Craig Shere - Tuohy Brothers Investment

Understood, thank you very much.

Russ M. Strobel

You’re welcome, Craig.

Operator

Our next question comes from the line of Matthew Ligas with Copia Capital. Please proceed.

Matthew Ligas - Copia Capital

Hi, good morning.

Russ M. Strobel

Good morning.

Matthew Ligas - Copia Capital

I was wondering if you could give an update on how much cash there is offshare at Tropical Shipping at the end of the year.

Richard L. Hawley

About $80 million.

Matthew Ligas - Copia Capital

All right. Thanks. Is there any schedule or timing update for the ICC to finish up their PBR review?

Russ M. Strobel

There really is not anything to add. I think our next hearing may be in March or April, April.

Richard L. Hawley

But that’s just hearing.

Matthew Ligas - Copia Capital

All right, that’s it. Thanks.

Operator

Our next question comes from the line of Chris Bassett with Decade Capital. Please proceed.

Christopher Bassett - Decade Capital

Hi there. Wondering if you guys could provide me with your expected earned ROE at Nicor Gas in 2011.

Richard L. Hawley

You know, I don’t – I think you have got the estimate of the earnings and I think Nicor Gas has about $650 million worth of equity. So we’re right around our authorized ROE. And that authorized ROE is (inaudible).

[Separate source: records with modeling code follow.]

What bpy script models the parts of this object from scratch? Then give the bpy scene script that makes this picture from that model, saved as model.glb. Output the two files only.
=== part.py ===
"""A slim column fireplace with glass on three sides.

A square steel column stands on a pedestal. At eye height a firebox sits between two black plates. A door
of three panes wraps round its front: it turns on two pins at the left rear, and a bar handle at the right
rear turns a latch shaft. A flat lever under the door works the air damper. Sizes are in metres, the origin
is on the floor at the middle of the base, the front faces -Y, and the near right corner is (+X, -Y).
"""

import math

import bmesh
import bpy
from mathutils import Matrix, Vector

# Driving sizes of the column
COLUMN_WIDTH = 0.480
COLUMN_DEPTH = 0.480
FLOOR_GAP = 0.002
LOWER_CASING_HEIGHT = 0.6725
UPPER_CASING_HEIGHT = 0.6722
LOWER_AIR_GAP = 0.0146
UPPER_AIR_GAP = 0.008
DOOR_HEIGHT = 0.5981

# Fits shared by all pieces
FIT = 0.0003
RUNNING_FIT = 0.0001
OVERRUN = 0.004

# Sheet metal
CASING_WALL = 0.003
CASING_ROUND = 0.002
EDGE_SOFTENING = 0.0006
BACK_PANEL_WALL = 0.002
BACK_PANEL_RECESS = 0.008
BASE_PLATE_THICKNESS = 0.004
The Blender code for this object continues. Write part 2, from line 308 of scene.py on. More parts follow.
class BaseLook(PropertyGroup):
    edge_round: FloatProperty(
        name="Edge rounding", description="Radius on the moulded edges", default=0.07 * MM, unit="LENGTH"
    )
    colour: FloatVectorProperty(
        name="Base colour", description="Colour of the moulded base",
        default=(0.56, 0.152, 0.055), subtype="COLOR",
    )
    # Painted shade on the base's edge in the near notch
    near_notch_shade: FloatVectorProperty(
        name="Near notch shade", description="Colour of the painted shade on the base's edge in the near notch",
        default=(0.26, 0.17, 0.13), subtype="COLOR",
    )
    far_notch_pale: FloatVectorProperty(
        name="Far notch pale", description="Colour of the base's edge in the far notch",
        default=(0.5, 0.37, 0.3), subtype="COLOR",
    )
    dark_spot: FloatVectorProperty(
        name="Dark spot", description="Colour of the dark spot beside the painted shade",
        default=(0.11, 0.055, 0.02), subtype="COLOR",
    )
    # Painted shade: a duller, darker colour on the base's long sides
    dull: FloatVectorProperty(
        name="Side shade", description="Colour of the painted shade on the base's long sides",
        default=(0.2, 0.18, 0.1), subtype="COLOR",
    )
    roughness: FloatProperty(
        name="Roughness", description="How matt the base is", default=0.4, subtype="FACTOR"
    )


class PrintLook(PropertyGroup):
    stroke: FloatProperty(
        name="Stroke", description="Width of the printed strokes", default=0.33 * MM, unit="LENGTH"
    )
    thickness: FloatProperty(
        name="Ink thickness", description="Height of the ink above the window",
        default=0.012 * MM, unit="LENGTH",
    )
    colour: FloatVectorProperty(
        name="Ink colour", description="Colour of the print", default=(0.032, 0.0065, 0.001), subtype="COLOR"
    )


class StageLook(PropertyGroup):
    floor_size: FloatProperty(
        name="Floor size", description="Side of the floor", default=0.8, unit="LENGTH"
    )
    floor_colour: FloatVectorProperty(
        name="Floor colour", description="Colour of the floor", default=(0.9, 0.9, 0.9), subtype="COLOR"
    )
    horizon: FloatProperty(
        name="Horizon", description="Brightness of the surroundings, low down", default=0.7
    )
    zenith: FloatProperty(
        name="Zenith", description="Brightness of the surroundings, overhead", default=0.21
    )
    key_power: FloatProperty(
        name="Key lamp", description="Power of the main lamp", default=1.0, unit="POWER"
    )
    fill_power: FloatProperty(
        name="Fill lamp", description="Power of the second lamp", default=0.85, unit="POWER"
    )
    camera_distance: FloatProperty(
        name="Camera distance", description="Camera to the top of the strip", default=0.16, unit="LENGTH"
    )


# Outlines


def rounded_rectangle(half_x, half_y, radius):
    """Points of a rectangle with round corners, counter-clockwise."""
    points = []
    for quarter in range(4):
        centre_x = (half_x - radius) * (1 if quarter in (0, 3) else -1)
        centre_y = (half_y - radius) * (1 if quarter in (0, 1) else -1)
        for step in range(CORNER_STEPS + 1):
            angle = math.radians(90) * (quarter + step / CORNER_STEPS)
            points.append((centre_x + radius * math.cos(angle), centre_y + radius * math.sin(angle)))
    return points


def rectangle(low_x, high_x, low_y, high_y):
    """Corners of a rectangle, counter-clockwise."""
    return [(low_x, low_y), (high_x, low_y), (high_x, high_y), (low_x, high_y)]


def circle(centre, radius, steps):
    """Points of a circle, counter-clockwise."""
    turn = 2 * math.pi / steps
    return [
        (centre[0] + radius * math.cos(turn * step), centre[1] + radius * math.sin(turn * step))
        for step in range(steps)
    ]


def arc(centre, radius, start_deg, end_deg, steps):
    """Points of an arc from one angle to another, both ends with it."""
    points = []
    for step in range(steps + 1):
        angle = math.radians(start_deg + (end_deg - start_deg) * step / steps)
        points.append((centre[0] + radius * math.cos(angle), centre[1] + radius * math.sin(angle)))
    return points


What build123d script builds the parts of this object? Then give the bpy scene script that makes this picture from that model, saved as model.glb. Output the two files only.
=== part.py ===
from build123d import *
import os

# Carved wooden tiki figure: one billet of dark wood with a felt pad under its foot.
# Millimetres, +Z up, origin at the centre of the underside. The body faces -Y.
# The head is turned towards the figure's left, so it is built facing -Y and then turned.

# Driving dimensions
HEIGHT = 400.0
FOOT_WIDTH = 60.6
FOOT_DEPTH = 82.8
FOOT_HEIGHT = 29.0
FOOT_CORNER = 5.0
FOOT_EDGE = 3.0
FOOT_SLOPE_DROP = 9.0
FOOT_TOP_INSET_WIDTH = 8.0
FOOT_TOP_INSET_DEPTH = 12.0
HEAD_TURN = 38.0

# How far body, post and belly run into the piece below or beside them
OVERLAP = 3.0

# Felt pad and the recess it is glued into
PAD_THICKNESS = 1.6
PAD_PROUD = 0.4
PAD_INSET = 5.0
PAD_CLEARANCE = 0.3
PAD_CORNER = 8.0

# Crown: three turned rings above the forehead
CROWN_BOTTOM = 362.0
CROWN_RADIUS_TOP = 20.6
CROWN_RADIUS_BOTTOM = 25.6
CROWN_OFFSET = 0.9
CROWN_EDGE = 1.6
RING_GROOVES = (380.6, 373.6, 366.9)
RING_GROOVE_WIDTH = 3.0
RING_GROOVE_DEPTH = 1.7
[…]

Christopher Bassett - Decade Capital

Excellent. Thank you. That’s all.

Operator

That concludes today’s question-and-answer session. I would like to hand the call back to Mr. Russ Strobel for closing remarks.

Russ M. Strobel

Great. Thank you all for joining us and we will talk to you soon. Thanks very much.

Operator

Ladies and gentlemen, that concludes today’s conference. Thank you so much for your participation. You may now disconnect and have a great day.